Psalm 39:10 "Remove thy stroke away from me: I am consumed by the blow of thine hand."

The psalmist still considers his affliction as coming from the hand of God, as his stroke upon him, and which lay as a heavy burden on him. And which God only could remove. And to him he applies for the removal of it, who is to be sought unto by his people to do such things for them. Nor is such an application in any way contrary to that silence and patience before expressed.

"I am consumed by the blow of thine hand": Meaning either that his flesh was consumed by his affliction, which came from the hand of God, or he should be consumed if he did not remove it. He could not bear up under it, but must sink and die. If he continued to strive and contend with him, his spirit would fail before him, and the soul that he had made. And therefore, he entreats he would remember he was but dust, and remove his hand from him. For this is a reason enforcing the preceding petition.

We see a prayer of thanksgiving from David. He is saying that with just one blow of your hand, you could destroy me. You have removed the blow of your hand against me.
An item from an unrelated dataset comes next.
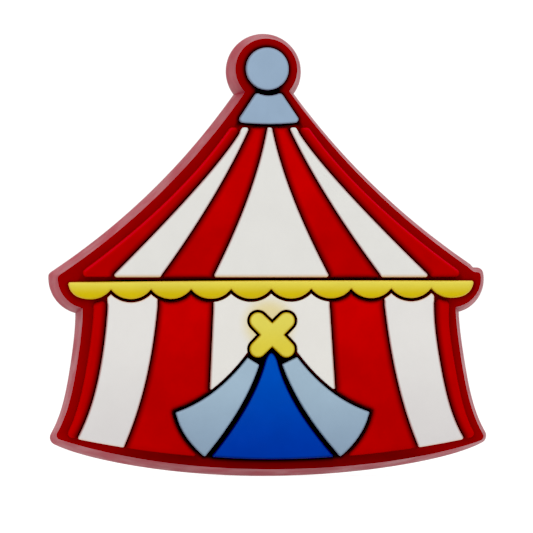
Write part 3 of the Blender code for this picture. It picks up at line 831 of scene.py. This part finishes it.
RED_PANEL = {"seam": ((92, 0, 2), 0.02, 0.50), "shine": 0.06}
soft_pvc("rim_red", (137, 0, 3), (112, 0, 3), (-9.5, -8.8), seam=((44, 1, 10), 0.03, 0.30),
         gloss=0.40, shine=0.12)
soft_pvc("side_red", (143, 2, 36), gloss=0.40, shine=0.185)
soft_pvc("red_roof", (178, 0, 2), (165, 0, 2), (4.0, 8.5), **RED_PANEL)
soft_pvc("red_wall", (181, 0, 1), (167, 0, 1), (-4.5, 0.0), **RED_PANEL)
soft_pvc("red_roof_outer", (163, 0, 2), edge=((180, 16, 36), 0.07, 0.26), **RED_PANEL)
soft_pvc("red_wall_outer", (165, 0, 2), edge=((170, 6, 20), 0.06, 0.22), **RED_PANEL)
soft_pvc("white_roof", (206, 205, 201), (192, 158, 118), (2.11, 2.40),
         seam=((150, 104, 104), 0.02, 0.19), dust=0.05, patches=0.012)
soft_pvc("white_wall", (207, 205, 202), (198, 195, 194), (-9.0, -1.0),
         edge=((206, 182, 170), 0.0, 0.12), seam=((150, 104, 104), 0.02, 0.19), dust=0.05,
         patches=0.012)
soft_pvc("white_middle", (209, 207, 202), seam=((150, 104, 96), 0.02, 0.21), dust=0.04,
         patches=0.012, bleed=((205, 186, 92), (-0.15, -0.85), (0.9, 2.1), 0.62))
soft_pvc("yellow", (205, 194, 82), (200, 185, 60), (-2.6, -0.6),
         edge=((164, 132, 30), 0.0, 0.16), patches=0.03)
soft_pvc("yellow_valance", (206, 194, 76), (190, 168, 10), (1.0, 1.95),
         edge=((196, 160, 60), 0.0, 0.12), patches=0.03)
soft_pvc("light_blue", (136, 157, 179), edge=((104, 112, 128), 0.0, 0.14), patches=0.03)
soft_pvc("curtain_blue", (145, 167, 184), (129, 150, 170), (-9.0, -4.6),
         edge=((100, 116, 132), 0.0, 0.14), patches=0.03)
soft_pvc("blue", (0, 70, 170), (0, 48, 150), (-9.5, -3.2), edge=((0, 24, 84), 0.0, 0.20),
         patches=0.04)
milky_plastic("clear_plastic")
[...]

Psalm 39:11 "When thou with rebukes dost correct man for iniquity, thou makest his beauty to consume away like a moth: surely every man [is] vanity. Selah."

“Like a moth”: The moth normally represented one of the most destructive creatures, but here the delicacy of the moth is intended (compare Job 13:28; Isa. 50:9; 51:8; Matt. 6:19).

God is not impressed with colorful clothes and great jewels, when we stand before HIM. The High Priest, when he went in to the Holy of Holies to represent the people to God, wore nothing but white linen garments. He did not wear any jewels or fine clothing. We have nothing to offer to God. The garments the High Priest wore represented the garments Jesus has clothed all the Christians in. These white linen garments represent the garments of the saints, which have been washed in the blood of the Lamb and made white. The beauty that man has before God, is the righteousness that the Lord Jesus clothed them in. The man without this garment that Jesus provides all who believe, is filthy rags.

“Selah”: In this case would mean think on these things.

Psalm 39:12 "Hear my prayer, O LORD, and give ear unto my cry; hold not thy peace at my tears: for I [am] a stranger with thee, [and] a sojourner, as all my fathers [were]."

“Stranger … sojourner”: He considers himself to be a temporary guest and squatter in the presence of God; on the terminology (compare Lev. 25:23; Deut. 24:19; 1 Chron. 29:15; Psalm 119:19); and for the concept in the New Testament (compare Heb. 11:13; 1 Peter 2:11).

David is saying, this land is not my home. I am looking for a city whose maker is God. I am just passing through this way. My father and grandfathers passed this way too. This was not their home either. David is telling God that he has spoken of his sins, now please forgive him and let him live.

Psalm 39:13 "O spare me, that I may recover strength, before I go hence, and be no more."

Or, cease from me, i.e. from afflicting me. Do not destroy me. My life at best is but short and miserable, as I have said, and thou knowest. Sufficient for it is the evil thereof. Do not add affliction to the afflicted.

"That I may recover strength": Both in my outward and inward man. Both which are much weakened and oppressed. Or, that I may be refreshed, or comforted. Eased of the burden of my sins, and thy errors consequent upon them, and better prepared for a comfortable and happy dissolution.

"Before I go hence": Out of this world by death.

"And be no more": The Psalmist, no longer anxious for death, but still expecting it, requests of God, in conclusion, a breathing-space, a short time of refreshment and rest. Before he is called on to leave the earth and "be no more ", i.e. bring his present state of existence to an end. This stark request is parallel in its intention (with verse 10).

David is speaking of his death to this world when he says, before I go hence. His being no more is speaking of the fact that he will be no more in this world. David wants to be assured that God has forgiven him before he dies. All of us are facing death to this world. Our body is of the dust of the earth, and to dust it will return. Praise God! My spirit body will live on.

1 Corinthians 15:44 "It is sown a natural body; it is raised a spiritual body. There is a natural body, and there is a spiritual body."

My natural body must die that my spirit body can inherit eternal life.

Psalm 39 Questions

1.      David said he would take heed to his ways, that he might not sin with his __________.

2.      How was he planning to keep his mouth?

3.      What is the tongue called in James 3:6?

4.      Who can tame the tongue?

5.      How did God clean up the speech of Isaiah?

6.      Have you allowed the fire of God to touch your tongue?

7.      What is David really saying in verse 2 of the lesson?

8.      Probably, one of the worst things a person can do (for their own feelings), is to ________ things _______ inside.

9.      What are some of the questions we have all asked God about our life?

10.  Who is the Savior of all believers?

11.  What one word did David use to show the shortness of life in verse 5?

12.  Who will agree with David that this life is very short?

13.  What should we have our eyes fixed upon, besides the wealth of this world?

14.  What happens to a man's riches when he dies?

15.  Where did David place his hope?

16.  Who did God send to deliver Israel from Egypt?

17.  Where is Egypt symbolic of?

18.  Who did God send to deliver you and me?

19.  What did He deliver us from?

20.  Why did the High Priest wear linen garments, very plain when he represented us before God?

21.  How have the saints' white linen garments been made white?

22.  What does Selah mean in verse 11?

23.  What is David saying in verse 12?

24.  What does David mean, when he says, before I go hence?

25.  Where do we find the Scripture in the Bible that tells us we have a spiritual body, as well as a physical body?